Review - South Sailor

Jan 08, 2019 16:30




You’ll find South Sailor on Lawrence Hargrave Drive just a block back from the golden sands of Thirroul beach. With a super-popular outdoor dining area and curbside tables under nautical striped navy and white umbrellas sitting on an AstroTurf lawn, it’s aimed directly at the sandy-feet crowd. Everyone is sporting a tan; and swim suit tops, singlets, hats and sunglasses seem to be an unofficial dress code.




Inside there’s a small interior dining space filled with blonde wood tables and rattan chairs. The white paling walls are highlighted with vintage palm tree wallpaper.


 

It opens out into a larger room where window tables are backed by a limited amount of bar seating in front of a tiny bar lined with fish-scale tiles in alternating shades of blue.



With them running very close to their hundred people capacity during the busy lunch service when I visited, I was glad to see them turning away folks just looking for takeaway fish and chips.





Gin is heavily featured on the beverage list, with an eye-catching Sunset Sour ($17) made on Husk Farm Distillery’s Ink Gin. Coloured with the Thai butterfly pea flower, this mauve cocktail sees it teamed with blueberry, lemon, and an egg white foam that’s guaranteed to get the taste of salt off your lips. You’ll also find a gin+tonic list with some clever matches, like Japanese Raku Gin with Fevertree Indian Tonic and ginger, in a quaffable mixed drink called Made in Japan ($14). With two taps, and a range of craft brews, you can also indulge in an ice-cold beer to whet your lips after a surf or paddle.
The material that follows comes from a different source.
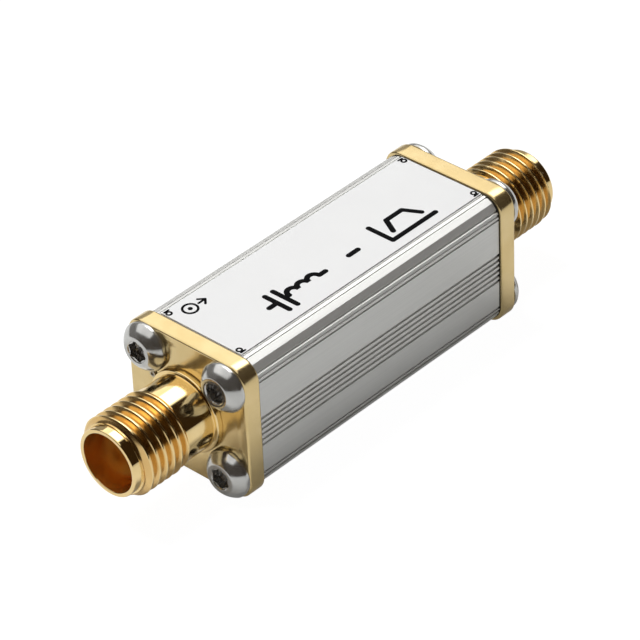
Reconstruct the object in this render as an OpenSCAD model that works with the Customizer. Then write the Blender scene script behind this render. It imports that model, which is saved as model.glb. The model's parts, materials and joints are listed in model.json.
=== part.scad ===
// In-line coaxial band-pass filter: an extruded square tube closed by two
// screwed end plates, with a threaded female jack on each plate and the
// resonator board slid into the tube. The jack axis runs along X.
// All sizes are in millimetres. The origin is under the middle of the part.

/* [Housing] */
// Length of the extruded tube
tube_len = 25.3; // [22:0.1:60]
// Thickness of the tube wall
wall = 1.1; // [0.9:0.05:1.2]
// Radius of the four long edges of the tube
tube_corner_r = 1.45; // [1.2:0.05:1.7]
// Number of grooves in each ribbed side
groove_count = 6; // [2:1:8]
// Distance from one side groove to the next
groove_pitch = 0.45; // [0.4:0.05:0.6]
// How far the middle of the grooves lies below the jack axis
groove_drop = 0.33; // [0:0.01:0.5]
// Width of a side groove at the surface
groove_w = 0.28; // [0.2:0.02:0.36]
// Depth of a side groove
groove_depth = 0.22; // [0.1:0.02:0.3]
// Width of the fine lines along the rounded edges
edge_line_w = 0.17; // [0.1:0.01:0.2]
// Depth of the fine lines along the rounded edges
edge_line_depth = 0.13; // [0.05:0.01:0.16]
// Half angle of the flat band along each rounded edge
edge_flat_angle = 11.5; // [8:0.5:13]
// Depth of the slots that hold the board
slot_depth = 0.4; // [0.3:0.05:0.5]

/* [End plates] */
// How far a plate stands out past the tube, on each side
plate_lip = 0.2; // [0.1:0.05:0.5]
// Thickness of a plate
plate_t = 1.5; // [1.2:0.1:3]
// Radius of the plate corners
plate_corner_r = 1.5; // [1.2:0.1:1.8]
// Bevel around both faces of a plate
plate_bevel = 0.18; // [0.05:0.01:0.25]
// Radius of the clearance holes for the screws
plate_hole_r = 1.1; // [1.05:0.05:1.2]
// Thickness of the dark gasket between a plate and the tube
gasket_t = 0.1; // [0.05:0.01:0.3]

/* [Screws] */
// Gap between a screw head and the jack's collar
head_gap = 0.083; // [0.05:0.001:0.6]
// Radius of the screw thread
screw_r = 1; // [0.8:0.05:1]
// Length of a screw under its head
screw_len = 5; // [4:0.5:8]
// Radius of the button head, whose edge is flush with the sides of the plate
head_r = 1.9; // [1.7:0.05:2.2]
// Height of the button head
head_h = 1.1; // [1:0.05:1.4]
// Height of the straight edge under the dome
head_edge_h = 0.3; // [0.1:0.05:0.4]
// Radius of the flat on top of the dome
head_flat_r = 1.15; // [1.05:0.05:1.3]
// Reach of the lobes of the socket
socket_r = 0.82; // [0.7:0.02:0.86]
// Number of lobes of the socket
socket_lobes = 6; // [5:1:6]
// Depth of the socket
socket_depth = 0.65; // [0.4:0.05:0.8]
// Bevel around the mouth of the socket
socket_bevel = 0.08; // [0.04:0.01:0.1]

/* [Jacks] */
// Length of a jack from the plate to its mouth
jack_len = 8; // [7.4:0.1:12]
// Outside diameter of the coupling thread
thread_od = 6.35; // [6.2:0.01:6.5]
// Threads in one inch
threads_per_inch = 36; // [32:1:40]
// Number of full threads
thread_turns = 6; // [4:1:7]
// Depth of the thread
thread_depth = 0.43; // [0.3:0.01:0.45]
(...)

We stayed local with Wollongong’s Five Barrel Brewing’s Golden Ale ($8.50) that drinks a bit like Young Henry’s Newtowner, just with slightly more hoppy bitterness.



Hoping for a bit of a menu overview, we hit up the Seafood Share for Two ($68). Delivered in two waves, it kicks off with cold dishes before heating things up with buttery grilled prawns served on the shell against skin-on chips and a perky little side salad.




The salad is dressed with sesame seeds and yuzu (a Japanese citrus), with hidden pockets of seaweed, and is pretty indicative of the kitchen’s Japalian (Japanese-Australian) brief. Do ask for some of their fluffy, garlicky aioli to make the most of the hand-cut chips.



The sharing menu - which blossoms into a bottomless two-hour boozy offering on Saturday and Sunday lunch for $69/person - starts off with sashimi. Thick wedges of salmon and thinner slices of raw tuna speak to the quality of their seafood, though perhaps would benefit from the use of a sharper knife.



South Sailor's island ceviche sees translucent slices of kingfish given an almost Mexican treatment with tiny dots of cream, chilli, tomato and lime against slippery cubes of young coconut jelly.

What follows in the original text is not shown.